Microsoft founder Bill Gates, in a Rolling Stone interview:
The way we help the poor out today [is also a problem]. You have Section 8 housing, food stamps, fuel programs, very complex medical programs. It's all high-overhead, capricious, not well-designed. Its ability to distinguish between somebody who has family that could take care of them versus someone who's really out on their own is not very good, either. It's a totally gameable system – not everybody games it, but lots of people do. Why aren't the technocrats taking the poverty programs, looking at them as a whole, and then redesigning them? Well, they are afraid that if they do, their funding is going to be cut back, so they defend the thing that is absolutely horrific.
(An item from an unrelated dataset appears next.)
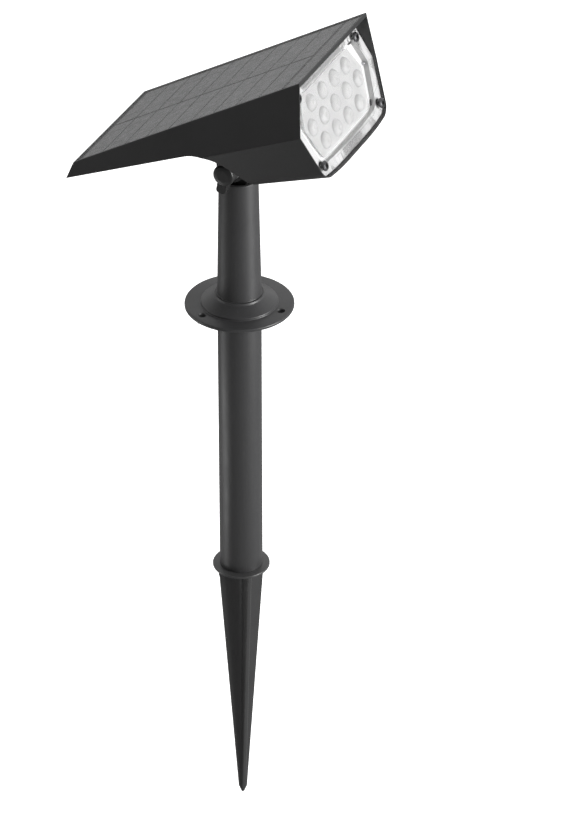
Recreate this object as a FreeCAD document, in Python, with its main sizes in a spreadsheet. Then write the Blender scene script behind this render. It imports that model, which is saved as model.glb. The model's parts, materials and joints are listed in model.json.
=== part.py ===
import FreeCAD, Part
import math
import os
import Sketcher

# A solar garden spotlight on a ground spike. Millimetres, +Z up, the lamp faces -Y.
# The origin is on the pole's axis, at the underside of the spike's ground collar.

DIMENSIONS = {
    # tube, spike and ground collar
    "tube_radius": 12.5, "tube_wall": 1.5, "tube_length": 175.5,
    "collar_radius": 16.7, "collar_thickness": 1.5,
    "slip_gap": 0.15, "plug_length": 24, "plug_wall": 2,
    "spike_depth": 167.5, "rib_reach": 13.9, "rib_tip_reach": 2.4, "rib_thickness": 2.6,
    "rib_tip_height": 4, "rib_tip_flat": 0.8, "core_tip_height": 2, "root_disc_step": 3,
    "core_radius": 3, "core_tip_radius": 1.5, "root_disc_radius": 9, "root_disc_height": 5,
    # upper pole with its flange
    "flange_radius": 31, "flange_thickness": 2, "flange_hole_radius": 1.95, "flange_hole_circle": 25.5,
    "boss_radius": 21.8, "boss_step": 1.4, "boss_height": 5.4, "bead_radius": 14.3, "bead_height": 1.8,
    "bead_shoulder": 0.6, "flange_rounding": 0.6, "flange_holes": 3,
    "pole_top_radius": 11.1, "pole_top_height": 259, "pole_wall": 2,
    # tilting hinge
    "hinge_height": 270, "tongue_radius": 7.4, "tongue_half": 5, "tongue_foot": 8,
    "tongue_sink": 4, "tongue_play": 0.05,
    "running_gap": 0.1, "bolt_radius": 2.5, "bolt_clearance": 0.08, "bolt_sink": 1.5, "washer_thickness": 1,
    "washer_radius": 6.5, "ear_thickness": 4.5, "ear_radius": 8.5, "bolt_head_height": 3.2,
    "bolt_head_radius": 4.6, "knob_hub_radius": 6.2, "knob_length": 9.5, "knob_wing_reach": 11.5,
    "knob_wing_half": 2.8, "knob_wing_start": 1.4, "knob_turned_back": 10, "wing_rounding": 1.2,
    "nut_radius": 3.7, "nut_length": 5,
    # head: distances along the panel from its rear edge, and depths below the panel
    "head_tilt": 30, "hinge_from_rear": 66.85, "hinge_below_panel": 42.44,
    "head_length": 156.5, "top_half": 45, "side_flare": 0.25, "chamfer_taper": 0.29,
    "fold_depth_rear": 11.07, "fold_slope": 0.1088, "rear_overhang": 8.4, "rear_depth": 6.7,
    "tail_depth": 8.14, "tail_slope": 0.1154, "slant_from_rear": 85.16,
    "belly_from_rear": 97.9, "belly_depth": 47.5, "nose_from_rear": 141, "nose_depth": 58.5,
    "rim_at_top": 148.38, "rim_slope": 0.126, "fold_front_depth": 26.8,
    "wall": 2.2, "clearance_radius": 26.7, "envelope_depth": 72, "envelope_front": 162,
    "envelope_rear": 12, "seam_gap": 0.15, "corner_radius": 8, "rear_wall_start": 3.5,
    "cutter_width": 160, "cutter_length": 260, "cutter_behind": 220,
    "wire_hole_along": 99, "wire_hole_radius": 3.5, "post_radius": 3, "pilot_radius": 1.2,
    # solar panel in the head's top
    "recess_depth": 1.6, "recess_margin": 1.5, "deck_thickness": 1.8, "backing_thickness": 0.8,
    "visor_edge": 2.1,
    "cell_thickness": 0.2, "cell_field_length": 139, "cell_gap": 0.8, "cell_columns_gap": 1.8,
    "panel_play": 0.15, "cells_start": 4, "cell_side_margin": 1, "cell_strips": 9,
    "ribbon_width": 1.2, "ribbon_thickness": 0.05, "collector_width": 9.5,
    "collector_gap": 1.6,
    # lens stack, measured inwards from the front rim
    "lens_centre_depth": 29, "lens_setback": 0.3, "lens_thickness": 1.8, "lens_bulge": 1.2,
    "gasket_thickness": 0.8, "ledge_thickness": 2.5, "ledge_width": 4, "board_thickness": 1.6,
    "lens_screw_x": 38.6, "lens_screw_top": 19.8, "lens_screw_low": 20.7, "lens_boss_radius": 3.2,
    "lens_boss_length": 8, "led_pitch_x": 15.3, "led_pitch_y": 11.35, "led_centre_y": 0.9,
    "led_half": 1.5, "led_thickness": 0.7, "lens_plate_thickness": 1,
    "dome_radius": 4.6, "dome_sink": 2.6, "dome_start_angle": 34,
    "plate_half": 39, "plate_shoulder": 31, "plate_top": 17.5, "plate_low": 19.5, "plate_waist": 2,
    "rim_wall": 0.7, "seat_draft": 0.17, "lens_corner": 2,
    "lens_play": 0.22, "lens_wall": 1.6, "lens_hole_radius": 1.7, "gasket_hole_radius": 1.8,
    "raised_half": 47, "raised_top": 21.4, "raised_low": 22.4, "raised_waist": 2,
    "notch_top": 13.5, "notch_top_end": 11, "notch_low": 14.5, "notch_low_end": 12,
    "board_play": 1.2, "board_screw_x": 44, "board_screw_y": 2, "board_hole_radius": 1.1,
    # battery, boards and button
    "cell_radius": 9.2, "cell_length": 65, "battery_along": 17.5, "battery_above": 19.8,
    "cradle_wall": 1.5, "cradle_half": 37, "floor_board_gap": 5.6, "floor_board_thickness": 1.2,
    "floor_board_half": 28, "floor_board_rear": 3, "floor_board_length": 27,
    "button_radius": 5.5, "button_travel": 1.2, "button_proud": 2, "button_along": 16,
    "switch_half": 3, "lead_radius": 0.7,
    "tab_thickness": 0.3, "tab_half": 3, "tab_reach": 6, "cradle_end": 2.5, "cradle_foot_half": 7,
    "board_post_radius": 2, "board_post_x": 24, "board_post_rear": 6, "board_post_front": 26,
    "button_lip": 1.2, "button_lip_thickness": 1, "button_stem_radius": 2, "button_stem": 1.6,
}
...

Just look at low-cost housing and the various forms, the wait lists, things like that.
On energy:
Solar is much, much harder than people think it is. When the sun shines, electricity is going to be worth zero, so all the money will be reserved for the guy who brings you power when there's no wind and no sun. There are some interesting things on the horizon along those lines. There's one called solar chemical. It's very nascent, but it comes with a built-in storage solution, because you actually secrete hydrocarbons. We're investing probably one-twentieth of what we should in that. There's another form of solar called solar thermal, which is cool because you can store heat. Heat's not easy to store, but it's a lot easier to store than electricity.
On God: "The moral systems of religion, I think, are superimportant. ...I think it makes sense to believe in God, but exactly what decision in your life you make differently because of it, I don't know."